Gerard Butler...I know he's supposed to be this big man whore, but I was totally charmed by his caveman character in "The Ugly Truth"...wonder if he's really like that. Probably. ;)

and according to My Tranny, there aint NO TRUTH to all this mess about Bradley Cooper and Renee Squintyweger..No truth at all.

Will Katie just divorce Tom already? sheesh.....

Kristen Stewart. Oh boyyyyy. Honey you are a HORRIBLE actress. You just got lucky being in "Twilight" that's all. you have NO EMOTION whatsoever....and you get PAID for that mess. DAMN! NONE of the "Twilight" actors are any good...they just got lucky, that's all. But I do love me some Edward! ;)

And Tori and Dean...supposed to be a sham and Dean is only after her money. Well, DUH!!! Goodness..... and she DOES look like a horse...a very very ugly horse. But the kids are kinda cute. but you know they get that from their daddy...and that is even pushing it!

**********************************

Wednesday, September 02, 2009

wasted

Well....

the shoot went well.

BUT..the kid I was there to get specifically?...well, he didn't play. so it was sort of a wasted trip.

But I handed out my flyers and business cards, and got another kid to shoot at the game...but his mom wants more than one game on the CD. I'm selling pictures on CD's....so she wants more than one game on a CD, for $50. Which is fine...but it's still only 25-50 pictures that she;s getting., She's looking to get more than what she pays for, and it aint happnin. Look, last year SHE came to me for basketball pictures to put in the school year book...free of charge. Now she has to pay for pix of her kid, that's the way it is. She doesn't want to pay?..then take your own damn pictures. sheesh.

I'm just a little upset.

But other than that, I got some great shots! HA!

*********************



This song is gut wrenching to me. I know the words are a little off to her lips...but listen to the words...gut wrenching. and so meaningful.

How I'm feeling.

Tuesday, September 01, 2009

some thoughts

I have my first "photo shoot" tomorrow!

woo fricking hoo!!!!!! I feel so professional! lol
*****************************

Things I'm thinking are cool right now:

...Taylor Swift's song, about wearing sneakers and sitting in the bleachers...

...Border's. Spent a good couple of hours in there today.

...beginning to be more independent. I could really get used to this!

...talking on the phone! I KNOW!!!! Who am I and what did I do with the REAL Beth??!
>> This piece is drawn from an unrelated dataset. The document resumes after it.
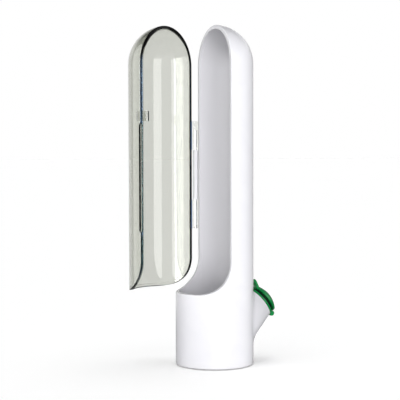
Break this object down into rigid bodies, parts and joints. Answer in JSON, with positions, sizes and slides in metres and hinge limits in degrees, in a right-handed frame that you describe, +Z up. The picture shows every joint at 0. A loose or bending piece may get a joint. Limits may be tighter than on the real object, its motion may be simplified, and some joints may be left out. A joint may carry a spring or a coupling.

...I'm going to say this very very reluctantly....Facebook. UGH, I know. But it's cool to find old friends from school, ya know? But that's the ONLY reason I like Facebook. ONLY REASON. No YoVille, no Mafia Wars (although that one sounds like it's right up my alley)..no Farm Wars or whatever it's called...I don't do quizes or all that crap.

...Clinique. anything by Clinique. Thanks for hooking me up Maddie!!!

...dried mashed potatoes....that come in an envelope and you cook on the stove? YUM. Red skinned mashed potatoes.

..."My Antonio" on VH1...nuff said.

...and I think I might have to switch to "Team Jacob" cuz have you seen that boy lately? he's added ALOT of muscle....but good Lord, he's like 17 years old. Forgive me Father.

...my hummingbird feeder I have on my porch. I get so many hummingbirds.

...movies I want to see: "Shutter Island" "The Stepfather" "Jennifer's Body" "All About Steve"

...Pop Secret Homestyle microwave popcorn. YUM.